In today’s situation, only a tactical line that can defeat the BJP could advance the Party’s goals including momentary gains. The propositions of the draft political resolution also highlights the inadequacy of the tactical line review document that was adopted in the 21st Congress at Vishakapatnam. The reviewed document called for intensification of the movements against neo-liberal economic policy as well as to strive to increase independent strength of the Party, so that it can lead the Left and Democratic Front. The major lacunae is this. Irrespective of whether you are strong or weak, in the Indian scenario of parliamentary democracy, the Party has to face elections where it will be propped up by political conjuncture which of course, would be mostly beyond its control. In such a situation what should be the tactical line that needs to be implemented would be natural question to ask.
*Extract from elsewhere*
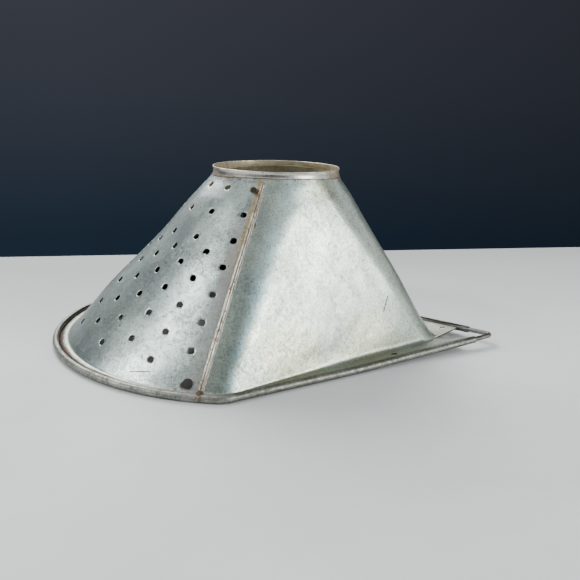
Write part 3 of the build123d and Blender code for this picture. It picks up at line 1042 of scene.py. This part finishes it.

There are contingencies that would arise in a constitutional democracy for which any party has to keep itself abreast of. The present discussion on the tactical line that is purportedly going to be adopted at the forthcoming 22nd Congress wants to simply reiterate the short term and long term goals announced in the review document rather than viewing the situation at hand, eye-to-eye. This kind of a hypothetical tactical line won’t help the party to advance either its short term goals or long term tasks.
From the above, it is clear that there is not much of a difference between majority and minority resolutions in the light of the above statements and assertions by former general secretary as well as Kerala state secretary, who allegedly stonewalled minority resolution in central committee during its meeting in January. When there is not much change which can be figured out either theoretically or practically, then what could be the reason for a section of Party leadership to attribute motives to the minority resolution and its proponents, which in fact is more or less the same as that of the majority resolution in its tactical orientation? Is there something personal to the speculation surrounding the minority resolution is what the readers have to decide for themselves.